- [Directions for this task]: Set down the material once more, exactly as it appears.
:: Material ::
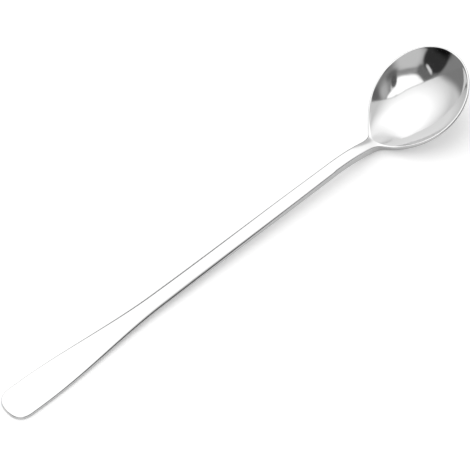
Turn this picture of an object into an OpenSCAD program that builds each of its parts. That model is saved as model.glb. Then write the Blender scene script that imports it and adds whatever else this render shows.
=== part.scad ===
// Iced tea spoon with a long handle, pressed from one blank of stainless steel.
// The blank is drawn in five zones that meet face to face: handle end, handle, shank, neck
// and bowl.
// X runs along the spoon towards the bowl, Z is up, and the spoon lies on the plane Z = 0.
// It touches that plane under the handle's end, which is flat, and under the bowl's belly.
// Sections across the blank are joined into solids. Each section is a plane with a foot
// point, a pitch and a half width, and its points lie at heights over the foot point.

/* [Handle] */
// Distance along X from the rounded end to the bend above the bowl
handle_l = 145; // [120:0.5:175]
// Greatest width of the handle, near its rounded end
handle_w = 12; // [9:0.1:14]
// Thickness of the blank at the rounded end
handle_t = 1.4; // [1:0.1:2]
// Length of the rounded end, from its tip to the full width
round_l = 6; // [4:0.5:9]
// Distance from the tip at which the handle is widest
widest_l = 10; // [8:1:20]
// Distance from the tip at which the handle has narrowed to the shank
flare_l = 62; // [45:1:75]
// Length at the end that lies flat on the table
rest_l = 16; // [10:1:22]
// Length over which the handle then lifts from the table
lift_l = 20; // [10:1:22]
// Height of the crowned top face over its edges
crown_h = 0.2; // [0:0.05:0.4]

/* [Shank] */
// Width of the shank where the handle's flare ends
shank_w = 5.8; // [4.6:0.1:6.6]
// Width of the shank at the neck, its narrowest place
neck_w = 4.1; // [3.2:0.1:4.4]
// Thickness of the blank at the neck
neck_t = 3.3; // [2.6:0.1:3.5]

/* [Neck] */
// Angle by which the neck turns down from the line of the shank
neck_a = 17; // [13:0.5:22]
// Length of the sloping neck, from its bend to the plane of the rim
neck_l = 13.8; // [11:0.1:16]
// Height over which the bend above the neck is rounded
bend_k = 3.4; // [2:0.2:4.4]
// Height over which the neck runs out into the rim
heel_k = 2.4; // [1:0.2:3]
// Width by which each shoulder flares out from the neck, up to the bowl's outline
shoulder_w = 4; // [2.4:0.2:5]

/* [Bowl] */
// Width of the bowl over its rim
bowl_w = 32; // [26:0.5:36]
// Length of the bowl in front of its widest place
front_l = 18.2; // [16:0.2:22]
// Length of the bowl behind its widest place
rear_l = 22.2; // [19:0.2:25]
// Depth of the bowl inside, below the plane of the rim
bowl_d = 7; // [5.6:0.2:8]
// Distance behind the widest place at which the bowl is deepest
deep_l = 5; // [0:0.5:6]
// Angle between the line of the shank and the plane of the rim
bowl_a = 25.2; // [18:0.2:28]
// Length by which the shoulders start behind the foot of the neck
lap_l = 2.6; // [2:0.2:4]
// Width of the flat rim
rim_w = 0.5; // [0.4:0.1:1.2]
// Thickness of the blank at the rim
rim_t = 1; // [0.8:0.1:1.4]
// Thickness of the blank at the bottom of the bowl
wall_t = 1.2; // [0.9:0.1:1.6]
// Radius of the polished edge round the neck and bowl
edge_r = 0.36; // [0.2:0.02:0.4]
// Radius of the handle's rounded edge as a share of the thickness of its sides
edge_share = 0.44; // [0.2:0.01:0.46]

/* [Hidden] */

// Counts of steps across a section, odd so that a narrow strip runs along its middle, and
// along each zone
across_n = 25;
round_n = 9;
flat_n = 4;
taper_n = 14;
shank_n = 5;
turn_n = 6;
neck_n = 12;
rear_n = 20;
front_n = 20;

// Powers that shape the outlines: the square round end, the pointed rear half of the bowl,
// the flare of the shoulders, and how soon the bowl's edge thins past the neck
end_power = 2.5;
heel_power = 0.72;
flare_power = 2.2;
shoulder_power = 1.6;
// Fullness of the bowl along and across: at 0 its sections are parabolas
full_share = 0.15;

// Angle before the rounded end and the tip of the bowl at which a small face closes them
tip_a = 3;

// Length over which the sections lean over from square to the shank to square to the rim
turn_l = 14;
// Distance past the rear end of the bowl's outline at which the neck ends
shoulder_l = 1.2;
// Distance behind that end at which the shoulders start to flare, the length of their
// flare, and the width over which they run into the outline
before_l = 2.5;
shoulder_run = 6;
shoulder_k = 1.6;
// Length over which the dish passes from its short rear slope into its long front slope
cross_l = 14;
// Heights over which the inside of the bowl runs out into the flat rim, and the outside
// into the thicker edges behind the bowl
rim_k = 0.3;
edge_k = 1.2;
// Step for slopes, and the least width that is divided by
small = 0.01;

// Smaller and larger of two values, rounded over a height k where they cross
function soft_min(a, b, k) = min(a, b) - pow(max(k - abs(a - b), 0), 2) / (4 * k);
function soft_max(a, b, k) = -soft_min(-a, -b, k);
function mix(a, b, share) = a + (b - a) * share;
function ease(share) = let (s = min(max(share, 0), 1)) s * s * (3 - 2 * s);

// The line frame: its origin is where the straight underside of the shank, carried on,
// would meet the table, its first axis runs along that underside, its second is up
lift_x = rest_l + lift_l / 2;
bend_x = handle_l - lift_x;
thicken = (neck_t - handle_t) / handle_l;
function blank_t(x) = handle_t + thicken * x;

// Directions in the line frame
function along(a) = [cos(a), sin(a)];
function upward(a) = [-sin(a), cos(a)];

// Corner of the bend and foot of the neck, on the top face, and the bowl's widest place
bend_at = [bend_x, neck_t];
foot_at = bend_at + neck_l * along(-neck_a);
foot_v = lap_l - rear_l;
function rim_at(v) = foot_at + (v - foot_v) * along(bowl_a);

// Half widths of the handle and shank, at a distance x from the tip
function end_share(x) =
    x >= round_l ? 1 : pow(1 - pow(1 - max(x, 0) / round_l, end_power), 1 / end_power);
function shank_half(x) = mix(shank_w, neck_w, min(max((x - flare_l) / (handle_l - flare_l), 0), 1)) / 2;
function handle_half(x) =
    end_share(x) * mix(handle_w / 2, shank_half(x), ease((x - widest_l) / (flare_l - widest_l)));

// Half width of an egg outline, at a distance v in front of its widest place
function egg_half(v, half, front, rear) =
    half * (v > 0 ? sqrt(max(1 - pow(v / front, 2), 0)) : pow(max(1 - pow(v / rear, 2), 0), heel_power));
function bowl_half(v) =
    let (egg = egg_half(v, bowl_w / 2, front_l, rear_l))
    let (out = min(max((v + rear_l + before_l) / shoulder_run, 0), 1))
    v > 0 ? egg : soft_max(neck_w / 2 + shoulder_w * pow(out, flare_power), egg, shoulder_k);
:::
- [The answer]:
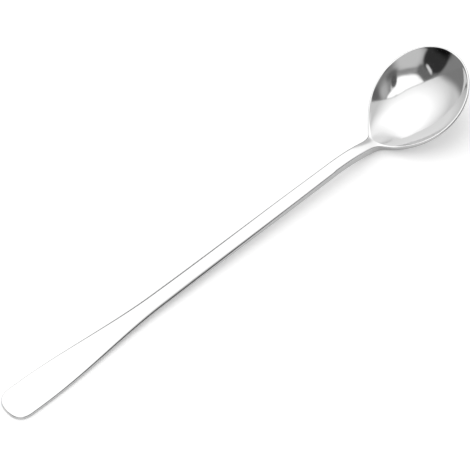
Turn this picture of an object into an OpenSCAD program that builds each of its parts. That model is saved as model.glb. Then write the Blender scene script that imports it and adds whatever else this render shows.
=== part.scad ===
// Iced tea spoon with a long handle, pressed from one blank of stainless steel.
// The blank is drawn in five zones that meet face to face: handle end, handle, shank, neck
// and bowl.
// X runs along the spoon towards the bowl, Z is up, and the spoon lies on the plane Z = 0.
// It touches that plane under the handle's end, which is flat, and under the bowl's belly.
// Sections across the blank are joined into solids. Each section is a plane with a foot
// point, a pitch and a half width, and its points lie at heights over the foot point.

/* [Handle] */
// Distance along X from the rounded end to the bend above the bowl
handle_l = 145; // [120:0.5:175]
// Greatest width of the handle, near its rounded end
handle_w = 12; // [9:0.1:14]
// Thickness of the blank at the rounded end
handle_t = 1.4; // [1:0.1:2]
// Length of the rounded end, from its tip to the full width
round_l = 6; // [4:0.5:9]
// Distance from the tip at which the handle is widest
widest_l = 10; // [8:1:20]
// Distance from the tip at which the handle has narrowed to the shank
flare_l = 62; // [45:1:75]
// Length at the end that lies flat on the table
rest_l = 16; // [10:1:22]
// Length over which the handle then lifts from the table
lift_l = 20; // [10:1:22]
// Height of the crowned top face over its edges
crown_h = 0.2; // [0:0.05:0.4]

/* [Shank] */
// Width of the shank where the handle's flare ends
shank_w = 5.8; // [4.6:0.1:6.6]
// Width of the shank at the neck, its narrowest place
neck_w = 4.1; // [3.2:0.1:4.4]
// Thickness of the blank at the neck
neck_t = 3.3; // [2.6:0.1:3.5]

/* [Neck] */
// Angle by which the neck turns down from the line of the shank
neck_a = 17; // [13:0.5:22]
// Length of the sloping neck, from its bend to the plane of the rim
neck_l = 13.8; // [11:0.1:16]
// Height over which the bend above the neck is rounded
bend_k = 3.4; // [2:0.2:4.4]
// Height over which the neck runs out into the rim
heel_k = 2.4; // [1:0.2:3]
// Width by which each shoulder flares out from the neck, up to the bowl's outline
shoulder_w = 4; // [2.4:0.2:5]

/* [Bowl] */
// Width of the bowl over its rim
bowl_w = 32; // [26:0.5:36]
// Length of the bowl in front of its widest place
front_l = 18.2; // [16:0.2:22]
// Length of the bowl behind its widest place
rear_l = 22.2; // [19:0.2:25]
// Depth of the bowl inside, below the plane of the rim
bowl_d = 7; // [5.6:0.2:8]
// Distance behind the widest place at which the bowl is deepest
deep_l = 5; // [0:0.5:6]
// Angle between the line of the shank and the plane of the rim
bowl_a = 25.2; // [18:0.2:28]
// Length by which the shoulders start behind the foot of the neck
lap_l = 2.6; // [2:0.2:4]
// Width of the flat rim
rim_w = 0.5; // [0.4:0.1:1.2]
// Thickness of the blank at the rim
rim_t = 1; // [0.8:0.1:1.4]
// Thickness of the blank at the bottom of the bowl
wall_t = 1.2; // [0.9:0.1:1.6]
// Radius of the polished edge round the neck and bowl
edge_r = 0.36; // [0.2:0.02:0.4]
// Radius of the handle's rounded edge as a share of the thickness of its sides
edge_share = 0.44; // [0.2:0.01:0.46]

/* [Hidden] */

// Counts of steps across a section, odd so that a narrow strip runs along its middle, and
// along each zone
across_n = 25;
round_n = 9;
flat_n = 4;
taper_n = 14;
shank_n = 5;
turn_n = 6;
neck_n = 12;
rear_n = 20;
front_n = 20;

// Powers that shape the outlines: the square round end, the pointed rear half of the bowl,
// the flare of the shoulders, and how soon the bowl's edge thins past the neck
end_power = 2.5;
heel_power = 0.72;
flare_power = 2.2;
shoulder_power = 1.6;
// Fullness of the bowl along and across: at 0 its sections are parabolas
full_share = 0.15;

// Angle before the rounded end and the tip of the bowl at which a small face closes them
tip_a = 3;

// Length over which the sections lean over from square to the shank to square to the rim
turn_l = 14;
// Distance past the rear end of the bowl's outline at which the neck ends
shoulder_l = 1.2;
// Distance behind that end at which the shoulders start to flare, the length of their
// flare, and the width over which they run into the outline
before_l = 2.5;
shoulder_run = 6;
shoulder_k = 1.6;
// Length over which the dish passes from its short rear slope into its long front slope
cross_l = 14;
// Heights over which the inside of the bowl runs out into the flat rim, and the outside
// into the thicker edges behind the bowl
rim_k = 0.3;
edge_k = 1.2;
// Step for slopes, and the least width that is divided by
small = 0.01;

// Smaller and larger of two values, rounded over a height k where they cross
function soft_min(a, b, k) = min(a, b) - pow(max(k - abs(a - b), 0), 2) / (4 * k);
function soft_max(a, b, k) = -soft_min(-a, -b, k);
function mix(a, b, share) = a + (b - a) * share;
function ease(share) = let (s = min(max(share, 0), 1)) s * s * (3 - 2 * s);

// The line frame: its origin is where the straight underside of the shank, carried on,
// would meet the table, its first axis runs along that underside, its second is up
lift_x = rest_l + lift_l / 2;
bend_x = handle_l - lift_x;
thicken = (neck_t - handle_t) / handle_l;
function blank_t(x) = handle_t + thicken * x;

// Directions in the line frame
function along(a) = [cos(a), sin(a)];
function upward(a) = [-sin(a), cos(a)];

// Corner of the bend and foot of the neck, on the top face, and the bowl's widest place
bend_at = [bend_x, neck_t];
foot_at = bend_at + neck_l * along(-neck_a);
foot_v = lap_l - rear_l;
function rim_at(v) = foot_at + (v - foot_v) * along(bowl_a);

// Half widths of the handle and shank, at a distance x from the tip
function end_share(x) =
    x >= round_l ? 1 : pow(1 - pow(1 - max(x, 0) / round_l, end_power), 1 / end_power);
function shank_half(x) = mix(shank_w, neck_w, min(max((x - flare_l) / (handle_l - flare_l), 0), 1)) / 2;
function handle_half(x) =
    end_share(x) * mix(handle_w / 2, shank_half(x), ease((x - widest_l) / (flare_l - widest_l)));

// Half width of an egg outline, at a distance v in front of its widest place
function egg_half(v, half, front, rear) =
    half * (v > 0 ? sqrt(max(1 - pow(v / front, 2), 0)) : pow(max(1 - pow(v / rear, 2), 0), heel_power));
function bowl_half(v) =
    let (egg = egg_half(v, bowl_w / 2, front_l, rear_l))
    let (out = min(max((v + rear_l + before_l) / shoulder_run, 0), 1))
    v > 0 ? egg : soft_max(neck_w / 2 + shoulder_w * pow(out, flare_power), egg, shoulder_k);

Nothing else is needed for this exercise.